> [REQUIREMENT]:
Extract the data exactly, missing nothing.

> [SUPPLIED DATA]:
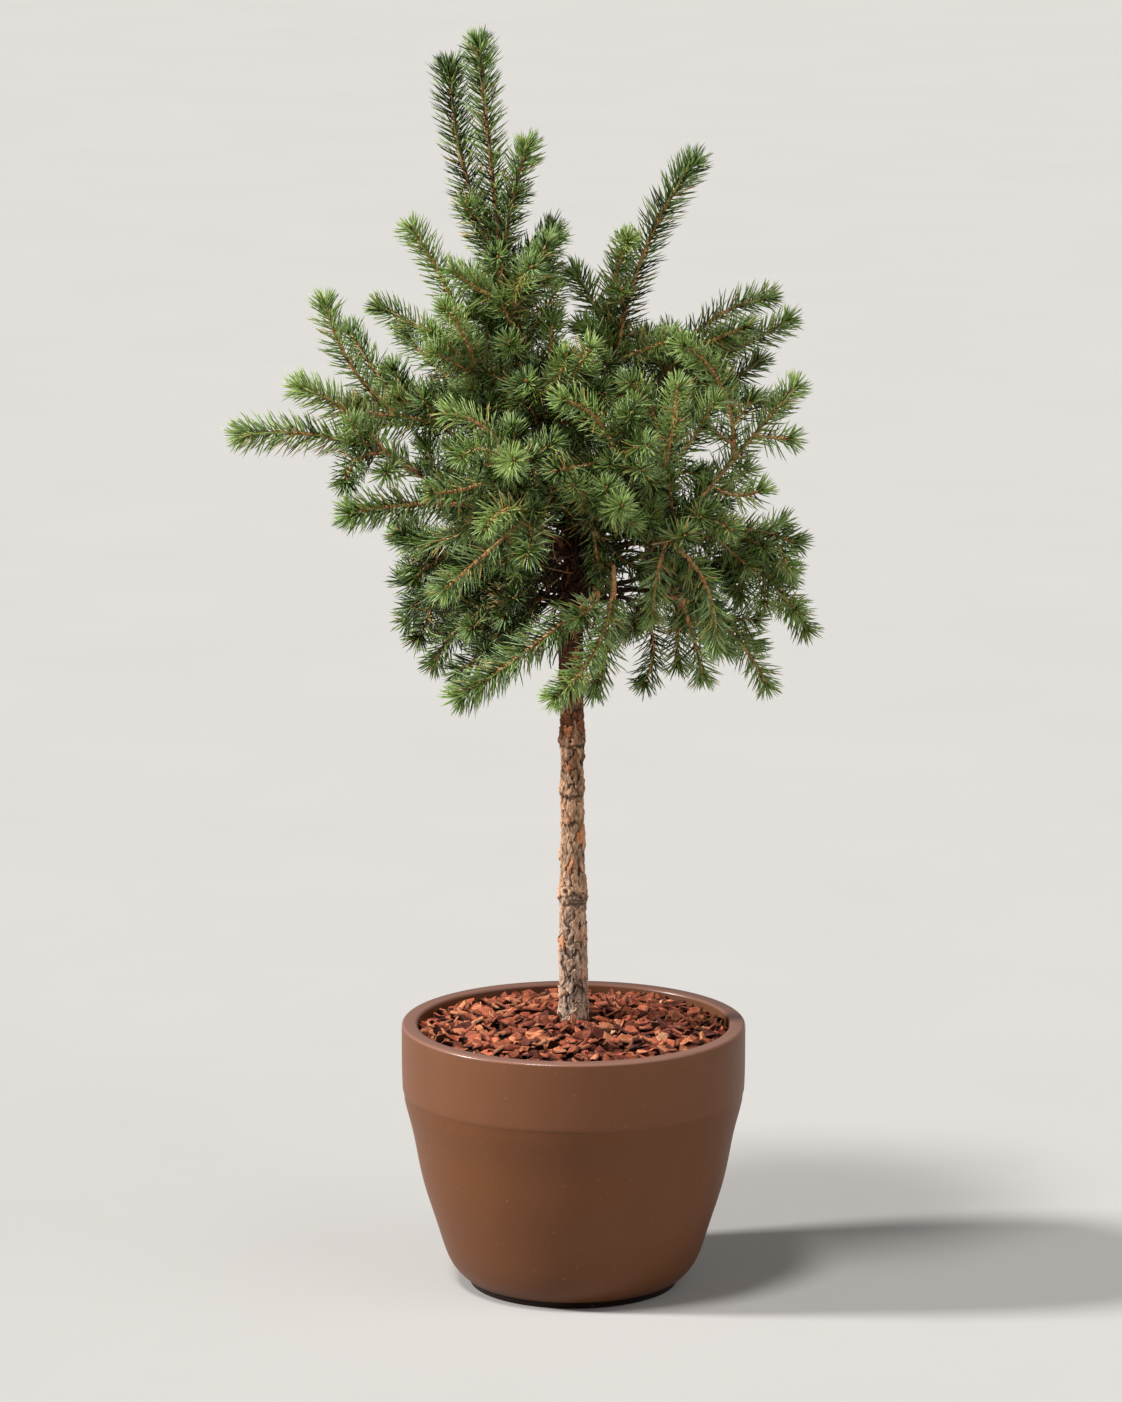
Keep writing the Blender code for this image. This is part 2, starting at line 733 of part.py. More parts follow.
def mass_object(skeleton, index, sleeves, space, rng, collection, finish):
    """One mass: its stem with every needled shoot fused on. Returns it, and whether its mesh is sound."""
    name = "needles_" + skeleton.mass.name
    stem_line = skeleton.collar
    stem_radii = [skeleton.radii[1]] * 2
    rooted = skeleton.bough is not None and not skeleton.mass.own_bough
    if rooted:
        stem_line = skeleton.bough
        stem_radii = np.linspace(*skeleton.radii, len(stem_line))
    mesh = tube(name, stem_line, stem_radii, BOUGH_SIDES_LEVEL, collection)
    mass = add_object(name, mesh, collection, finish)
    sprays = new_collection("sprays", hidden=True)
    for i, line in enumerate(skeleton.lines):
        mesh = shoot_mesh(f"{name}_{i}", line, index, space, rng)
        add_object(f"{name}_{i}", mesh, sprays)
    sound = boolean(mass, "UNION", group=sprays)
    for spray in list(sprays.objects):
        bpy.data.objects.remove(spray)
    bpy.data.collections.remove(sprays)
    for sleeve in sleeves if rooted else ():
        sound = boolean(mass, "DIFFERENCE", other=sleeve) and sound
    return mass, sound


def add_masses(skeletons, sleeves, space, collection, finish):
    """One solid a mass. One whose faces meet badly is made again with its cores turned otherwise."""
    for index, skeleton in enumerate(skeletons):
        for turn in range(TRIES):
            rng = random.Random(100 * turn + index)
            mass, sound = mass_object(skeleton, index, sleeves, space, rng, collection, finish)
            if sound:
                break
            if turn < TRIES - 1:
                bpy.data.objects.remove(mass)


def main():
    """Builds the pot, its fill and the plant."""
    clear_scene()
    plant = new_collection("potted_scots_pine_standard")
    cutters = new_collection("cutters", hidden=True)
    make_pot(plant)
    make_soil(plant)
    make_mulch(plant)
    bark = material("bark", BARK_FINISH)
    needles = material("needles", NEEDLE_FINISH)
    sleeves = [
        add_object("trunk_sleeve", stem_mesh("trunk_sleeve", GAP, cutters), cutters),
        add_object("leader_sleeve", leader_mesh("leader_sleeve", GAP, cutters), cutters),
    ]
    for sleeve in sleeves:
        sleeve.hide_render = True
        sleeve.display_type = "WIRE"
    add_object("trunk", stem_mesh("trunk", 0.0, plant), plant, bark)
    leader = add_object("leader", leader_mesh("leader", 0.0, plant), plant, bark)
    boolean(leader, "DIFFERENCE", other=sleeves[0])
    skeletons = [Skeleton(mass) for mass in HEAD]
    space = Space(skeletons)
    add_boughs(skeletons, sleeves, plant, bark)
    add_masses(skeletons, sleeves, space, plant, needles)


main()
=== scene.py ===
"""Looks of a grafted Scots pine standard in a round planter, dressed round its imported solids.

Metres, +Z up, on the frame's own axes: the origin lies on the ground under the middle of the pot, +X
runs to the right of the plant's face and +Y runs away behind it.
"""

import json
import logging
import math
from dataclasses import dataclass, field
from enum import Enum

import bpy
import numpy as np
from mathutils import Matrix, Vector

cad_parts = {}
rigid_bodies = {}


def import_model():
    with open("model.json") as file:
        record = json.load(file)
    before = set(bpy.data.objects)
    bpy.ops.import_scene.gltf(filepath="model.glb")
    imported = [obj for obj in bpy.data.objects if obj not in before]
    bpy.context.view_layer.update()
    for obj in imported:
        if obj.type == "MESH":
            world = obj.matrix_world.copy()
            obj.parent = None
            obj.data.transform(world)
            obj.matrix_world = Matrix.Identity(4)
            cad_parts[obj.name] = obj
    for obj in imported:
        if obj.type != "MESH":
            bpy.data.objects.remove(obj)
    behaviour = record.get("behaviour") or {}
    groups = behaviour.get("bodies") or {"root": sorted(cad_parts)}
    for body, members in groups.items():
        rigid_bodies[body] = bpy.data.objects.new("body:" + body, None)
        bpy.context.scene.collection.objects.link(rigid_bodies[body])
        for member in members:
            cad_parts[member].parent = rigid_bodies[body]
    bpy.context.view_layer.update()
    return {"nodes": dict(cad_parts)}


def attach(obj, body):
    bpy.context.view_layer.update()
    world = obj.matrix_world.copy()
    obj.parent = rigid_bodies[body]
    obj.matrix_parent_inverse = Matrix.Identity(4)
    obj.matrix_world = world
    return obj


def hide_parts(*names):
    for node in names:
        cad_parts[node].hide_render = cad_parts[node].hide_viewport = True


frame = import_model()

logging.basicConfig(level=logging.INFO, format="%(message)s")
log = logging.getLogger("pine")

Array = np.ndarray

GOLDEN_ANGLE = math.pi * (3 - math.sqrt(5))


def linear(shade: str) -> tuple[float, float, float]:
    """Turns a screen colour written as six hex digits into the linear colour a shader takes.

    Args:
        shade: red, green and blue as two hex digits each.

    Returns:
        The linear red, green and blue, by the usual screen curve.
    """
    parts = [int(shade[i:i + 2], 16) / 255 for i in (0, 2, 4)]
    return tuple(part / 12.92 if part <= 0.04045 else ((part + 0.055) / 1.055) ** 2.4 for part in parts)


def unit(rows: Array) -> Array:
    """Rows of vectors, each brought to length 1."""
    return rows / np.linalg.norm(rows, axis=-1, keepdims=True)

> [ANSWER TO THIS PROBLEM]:
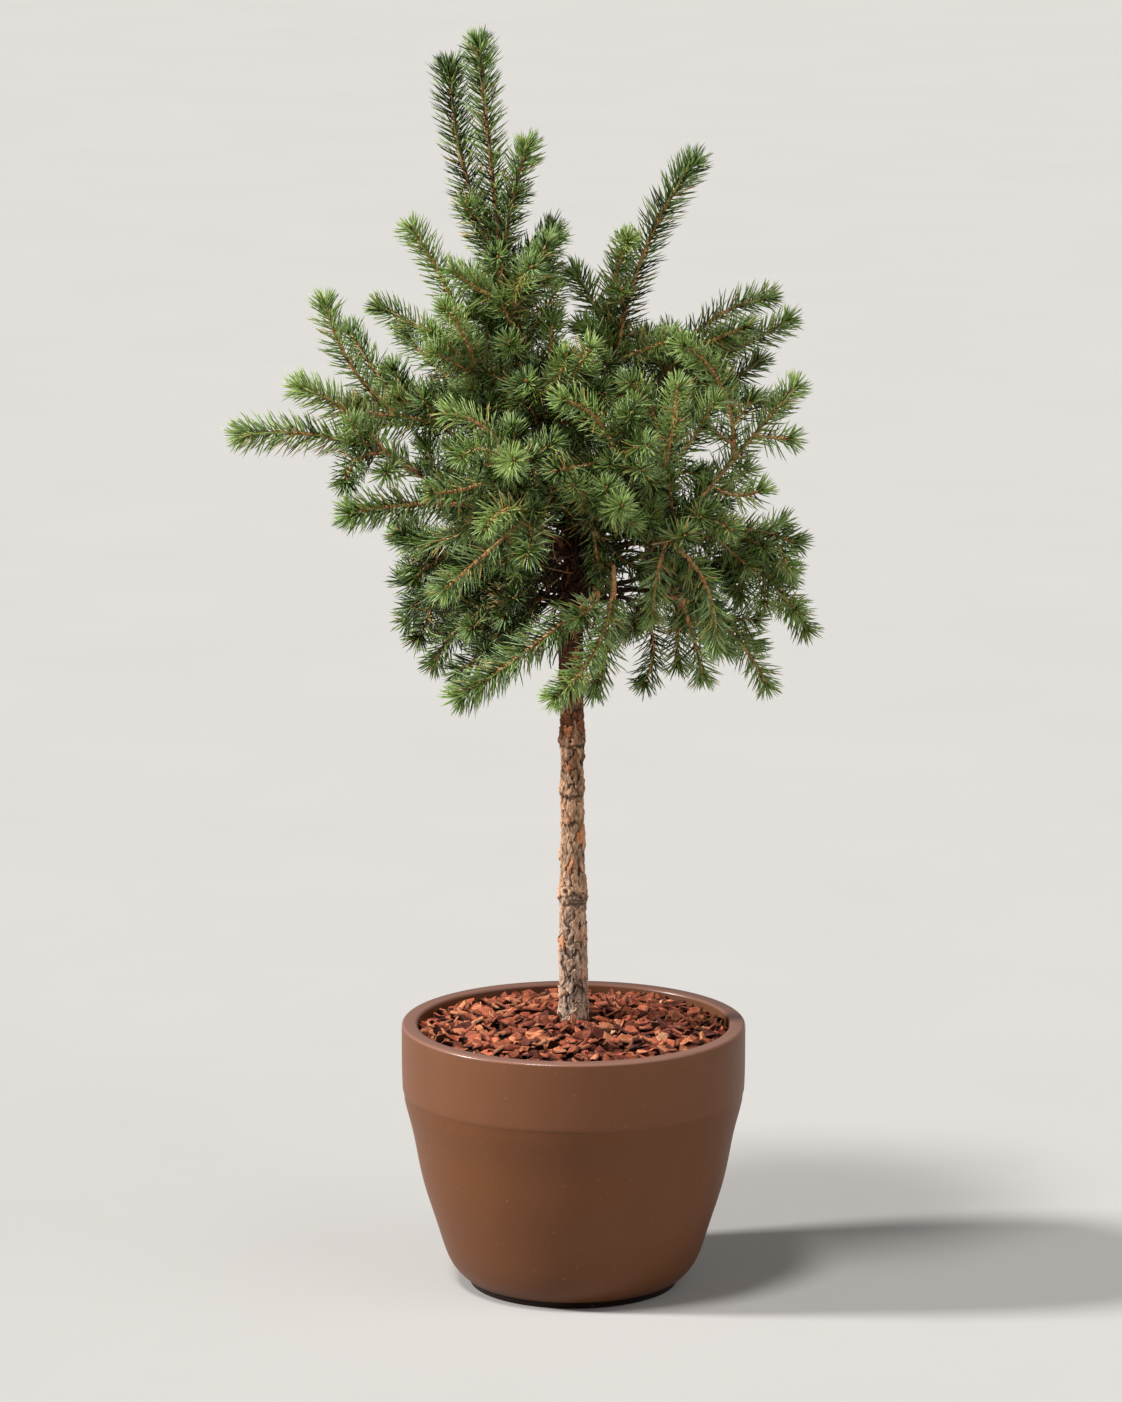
Keep writing the Blender code for this image. This is part 2, starting at line 733 of part.py. More parts follow.
def mass_object(skeleton, index, sleeves, space, rng, collection, finish):
    """One mass: its stem with every needled shoot fused on. Returns it, and whether its mesh is sound."""
    name = "needles_" + skeleton.mass.name
    stem_line = skeleton.collar
    stem_radii = [skeleton.radii[1]] * 2
    rooted = skeleton.bough is not None and not skeleton.mass.own_bough
    if rooted:
        stem_line = skeleton.bough
        stem_radii = np.linspace(*skeleton.radii, len(stem_line))
    mesh = tube(name, stem_line, stem_radii, BOUGH_SIDES_LEVEL, collection)
    mass = add_object(name, mesh, collection, finish)
    sprays = new_collection("sprays", hidden=True)
    for i, line in enumerate(skeleton.lines):
        mesh = shoot_mesh(f"{name}_{i}", line, index, space, rng)
        add_object(f"{name}_{i}", mesh, sprays)
    sound = boolean(mass, "UNION", group=sprays)
    for spray in list(sprays.objects):
        bpy.data.objects.remove(spray)
    bpy.data.collections.remove(sprays)
    for sleeve in sleeves if rooted else ():
        sound = boolean(mass, "DIFFERENCE", other=sleeve) and sound
    return mass, sound


def add_masses(skeletons, sleeves, space, collection, finish):
    """One solid a mass. One whose faces meet badly is made again with its cores turned otherwise."""
    for index, skeleton in enumerate(skeletons):
        for turn in range(TRIES):
            rng = random.Random(100 * turn + index)
            mass, sound = mass_object(skeleton, index, sleeves, space, rng, collection, finish)
            if sound:
                break
            if turn < TRIES - 1:
                bpy.data.objects.remove(mass)


def main():
    """Builds the pot, its fill and the plant."""
    clear_scene()
    plant = new_collection("potted_scots_pine_standard")
    cutters = new_collection("cutters", hidden=True)
    make_pot(plant)
    make_soil(plant)
    make_mulch(plant)
    bark = material("bark", BARK_FINISH)
    needles = material("needles", NEEDLE_FINISH)
    sleeves = [
        add_object("trunk_sleeve", stem_mesh("trunk_sleeve", GAP, cutters), cutters),
        add_object("leader_sleeve", leader_mesh("leader_sleeve", GAP, cutters), cutters),
    ]
    for sleeve in sleeves:
        sleeve.hide_render = True
        sleeve.display_type = "WIRE"
    add_object("trunk", stem_mesh("trunk", 0.0, plant), plant, bark)
    leader = add_object("leader", leader_mesh("leader", 0.0, plant), plant, bark)
    boolean(leader, "DIFFERENCE", other=sleeves[0])
    skeletons = [Skeleton(mass) for mass in HEAD]
    space = Space(skeletons)
    add_boughs(skeletons, sleeves, plant, bark)
    add_masses(skeletons, sleeves, space, plant, needles)


main()
=== scene.py ===
"""Looks of a grafted Scots pine standard in a round planter, dressed round its imported solids.

Metres, +Z up, on the frame's own axes: the origin lies on the ground under the middle of the pot, +X
runs to the right of the plant's face and +Y runs away behind it.
"""

import json
import logging
import math
from dataclasses import dataclass, field
from enum import Enum

import bpy
import numpy as np
from mathutils import Matrix, Vector

cad_parts = {}
rigid_bodies = {}


def import_model():
    with open("model.json") as file:
        record = json.load(file)
    before = set(bpy.data.objects)
    bpy.ops.import_scene.gltf(filepath="model.glb")
    imported = [obj for obj in bpy.data.objects if obj not in before]
    bpy.context.view_layer.update()
    for obj in imported:
        if obj.type == "MESH":
            world = obj.matrix_world.copy()
            obj.parent = None
            obj.data.transform(world)
            obj.matrix_world = Matrix.Identity(4)
            cad_parts[obj.name] = obj
    for obj in imported:
        if obj.type != "MESH":
            bpy.data.objects.remove(obj)
    behaviour = record.get("behaviour") or {}
    groups = behaviour.get("bodies") or {"root": sorted(cad_parts)}
    for body, members in groups.items():
        rigid_bodies[body] = bpy.data.objects.new("body:" + body, None)
        bpy.context.scene.collection.objects.link(rigid_bodies[body])
        for member in members:
            cad_parts[member].parent = rigid_bodies[body]
    bpy.context.view_layer.update()
    return {"nodes": dict(cad_parts)}


def attach(obj, body):
    bpy.context.view_layer.update()
    world = obj.matrix_world.copy()
    obj.parent = rigid_bodies[body]
    obj.matrix_parent_inverse = Matrix.Identity(4)
    obj.matrix_world = world
    return obj


def hide_parts(*names):
    for node in names:
        cad_parts[node].hide_render = cad_parts[node].hide_viewport = True


frame = import_model()

logging.basicConfig(level=logging.INFO, format="%(message)s")
log = logging.getLogger("pine")

Array = np.ndarray

GOLDEN_ANGLE = math.pi * (3 - math.sqrt(5))


def linear(shade: str) -> tuple[float, float, float]:
    """Turns a screen colour written as six hex digits into the linear colour a shader takes.

    Args:
        shade: red, green and blue as two hex digits each.

    Returns:
        The linear red, green and blue, by the usual screen curve.
    """
    parts = [int(shade[i:i + 2], 16) / 255 for i in (0, 2, 4)]
    return tuple(part / 12.92 if part <= 0.04045 else ((part + 0.055) / 1.055) ** 2.4 for part in parts)


def unit(rows: Array) -> Array:
    """Rows of vectors, each brought to length 1."""
    return rows / np.linalg.norm(rows, axis=-1, keepdims=True)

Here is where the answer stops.